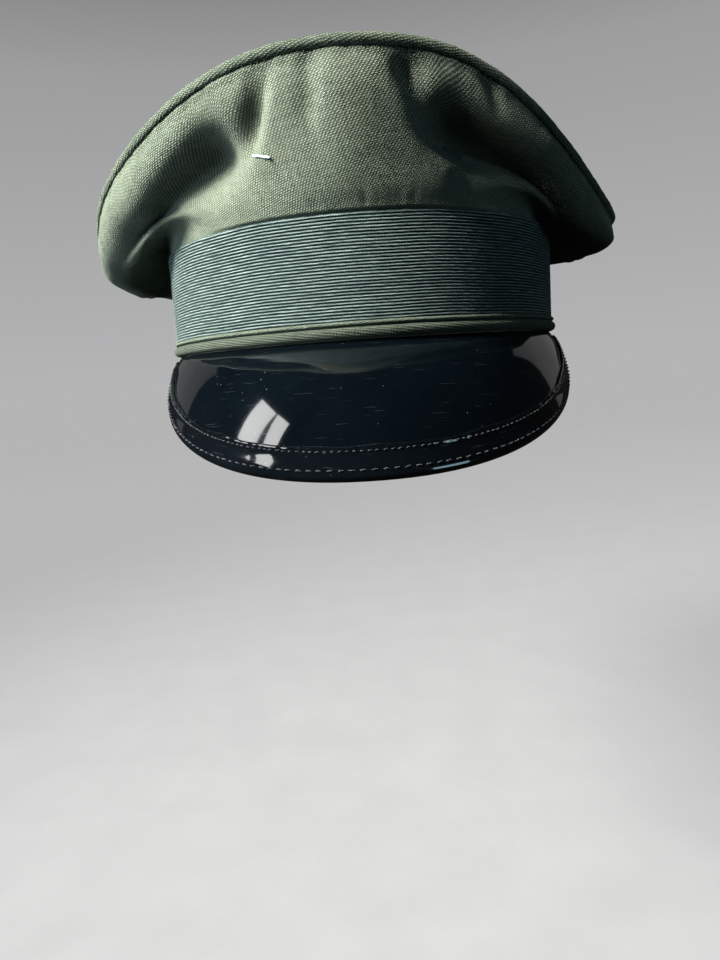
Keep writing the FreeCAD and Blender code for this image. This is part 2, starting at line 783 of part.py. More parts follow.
def tag_fastener():
    """A plastic barb left in the front panel, lying almost level on the cloth."""
    rise_out, rise_z = WALL_RISE
    shoulder = rim_z(FASTENER_ANGLE) - SHOULDER_DROP
    part = (FASTENER_Z - rise_z) / (shoulder - rise_z)
    wall_out = mix(rise_out, rim_width(FASTENER_ANGLE) + WALL_EDGE_OUT, part)
    middle = place(FASTENER_ANGLE, wall_out + FASTENER_PROUD, FASTENER_Z)
    along = Vector(1.0, -0.33, -0.15).normalize()
    start = middle - along * (0.5 * FASTENER_LENGTH)
    return Part.makeCylinder(FASTENER_RADIUS, FASTENER_LENGTH, start, along)


def build():
    pieces = crown_wall_panels()
    pieces["crown_top_panel"] = crown_top_panel()
    pieces["crown_welt"] = crown_welt()
    pieces["crown_welt_cord"] = crown_welt_cord()
    pieces["grommet_wire"] = grommet_wire()
    pieces["grommet_ferrule"] = grommet_ferrule()
    pieces["front_stay"] = front_stay()
    pieces["crown_interlining"] = crown_interlining()
    pieces["crown_lining_top"] = crown_lining_top()
    pieces["crown_lining_wall"] = crown_lining_wall()
    pieces["sweat_shield"] = sweat_shield()

    pieces["ribbed_braid"] = oval_ring(0.0, BRAID_THICKNESS, BRAID_BOTTOM, BRAID_TOP)
    pieces["band_cloth"] = oval_ring(CLOTH_INSET, BAND_CLOTH_THICKNESS, 0.0, BAND_CLOTH_TOP)
    pieces["band_stiffener"] = oval_ring(
        STIFFENER_INSET, STIFFENER_THICKNESS, STIFFENER_BOTTOM, STIFFENER_TOP
    )
    welt, welt_cord = bead(0.0, WELT_HEIGHT, WELT_PROUD, WELT_CLOTH)
    pieces["lower_welt"] = welt
    pieces["lower_welt_cord"] = welt_cord
    piping, piping_cord = bead(PIPING_BOTTOM, PIPING_HEIGHT, PIPING_PROUD, PIPING_CLOTH)
    pieces["band_piping"] = piping
    pieces["band_piping_cord"] = piping_cord
    pieces["sweatband"] = oval_ring(
        SWEATBAND_INSET, SWEATBAND_THICKNESS, SWEATBAND_BOTTOM, SWEATBAND_TOP
    )
    pieces["sweatband_reed"] = sweatband_reed()
    pieces["sweatband_stitches"] = sweatband_stitches()
    pieces["sweatband_join_strip"] = sweatband_join_strip()
    pieces["forehead_pad"] = forehead_pad()

    pieces["peak_top_skin"] = peak_layer(0.0, TOP_SKIN)
    pieces["peak_core"] = peak_core()
    pieces["peak_under_skin"] = peak_layer(TOP_SKIN + PEAK_CORE, UNDER_SKIN)
    pieces["peak_binding"] = peak_binding()
    pieces["peak_inner_stitches"] = peak_thread(inner_stitch_distance, INNER_STITCH_PITCH)
    pieces["peak_outer_stitches"] = peak_thread(outer_stitch_distance, OUTER_STITCH_PITCH)
    pieces["tag_fastener"] = tag_fastener()
    return pieces


def main():
    os.makedirs("parts", exist_ok=True)
    for name, shape in build().items():
        shape.exportStep("parts/" + name + ".step")


main()
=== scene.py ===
import math

import bpy
import numpy as np
from mathutils import Matrix, Vector


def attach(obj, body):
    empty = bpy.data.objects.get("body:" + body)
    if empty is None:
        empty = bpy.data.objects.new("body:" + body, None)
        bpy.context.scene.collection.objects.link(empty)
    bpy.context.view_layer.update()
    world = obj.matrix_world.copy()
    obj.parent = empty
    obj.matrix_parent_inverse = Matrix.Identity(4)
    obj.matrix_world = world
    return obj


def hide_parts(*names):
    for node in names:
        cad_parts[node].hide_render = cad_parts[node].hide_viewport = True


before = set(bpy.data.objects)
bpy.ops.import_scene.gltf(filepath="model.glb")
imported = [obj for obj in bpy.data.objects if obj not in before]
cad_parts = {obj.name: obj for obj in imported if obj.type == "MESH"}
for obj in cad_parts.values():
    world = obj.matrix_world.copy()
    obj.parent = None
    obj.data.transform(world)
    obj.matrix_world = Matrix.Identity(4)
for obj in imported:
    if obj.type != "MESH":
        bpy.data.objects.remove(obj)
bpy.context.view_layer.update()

# Military peaked cap. Lengths are in millimetres until Skin.build turns them into metres.
# Angles go round the head in degrees: 0 is the front (-Y), positive towards the wearer's left (+X).
METRE = 0.001
CHANCE = np.random.default_rng(7)
UP = np.array([0.0, 0.0, 1.0])

# ---- Driving sizes, matched to the frame's ---------------------------------------------------
BAND_HALF_WIDTH = 88.0
BAND_HALF_LENGTH = 106.0
BRAID_BOTTOM = 6.2
BRAID_TOP = 42.2
BRAID_THICKNESS = 1.2
SLOT_INSET = 3.2
SWEATBAND_INSET = 4.8
SWEATBAND_THICKNESS = 1.0
SWEATBAND_TOP = 36.0
REED_INSET = 5.3
REED_ROLL = 1.35                # radius of the leather rolled round the reed
RIM_HALF_WIDTH = 119.3
RIM_HALF_LENGTH = 127.0
RIM_CENTRE = np.array([-0.7, 14.0, 0.0])
RIM_FRONT_Z = 92.6
RIM_REAR_Z = 50.0
RIM_RISE_ANGLE = 45.5           # how far round from the front the raised part reaches
RIM_RISE_SHARPNESS = 2.6
RIM_LEAN = 7.5                  # the wearer's left flank hangs this much lower, the right higher
RIM_LEAN_ANGLE = 55.0
RIM_LEAN_SPREAD = 25.0
TOP_CENTRE_Z = 74.0
TOP_FALLOFF = 1.9
CLOTH_THICKNESS = 0.9
LOBE_LOW_Z = 33.0
LOBE_FRONT_LIFT = 1.5           # how much higher it is in front, at the back and behind the left ear
LOBE_REAR_LIFT = 4.0
LOBE_TUCK = 4.5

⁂

Work required
Return only the lines spanning from the first line of the material through the line with "FASTENER_LENGTH, start, along)", copied exactly, both ends kept.

Written answer
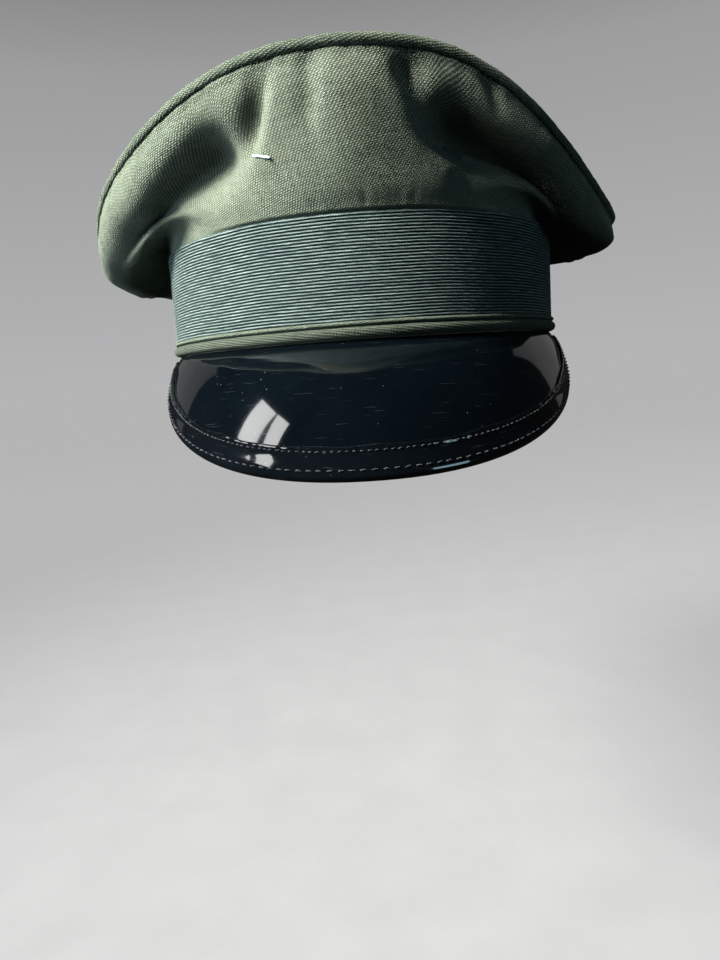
Keep writing the FreeCAD and Blender code for this image. This is part 2, starting at line 783 of part.py. More parts follow.
def tag_fastener():
    """A plastic barb left in the front panel, lying almost level on the cloth."""
    rise_out, rise_z = WALL_RISE
    shoulder = rim_z(FASTENER_ANGLE) - SHOULDER_DROP
    part = (FASTENER_Z - rise_z) / (shoulder - rise_z)
    wall_out = mix(rise_out, rim_width(FASTENER_ANGLE) + WALL_EDGE_OUT, part)
    middle = place(FASTENER_ANGLE, wall_out + FASTENER_PROUD, FASTENER_Z)
    along = Vector(1.0, -0.33, -0.15).normalize()
    start = middle - along * (0.5 * FASTENER_LENGTH)
    return Part.makeCylinder(FASTENER_RADIUS, FASTENER_LENGTH, start, along)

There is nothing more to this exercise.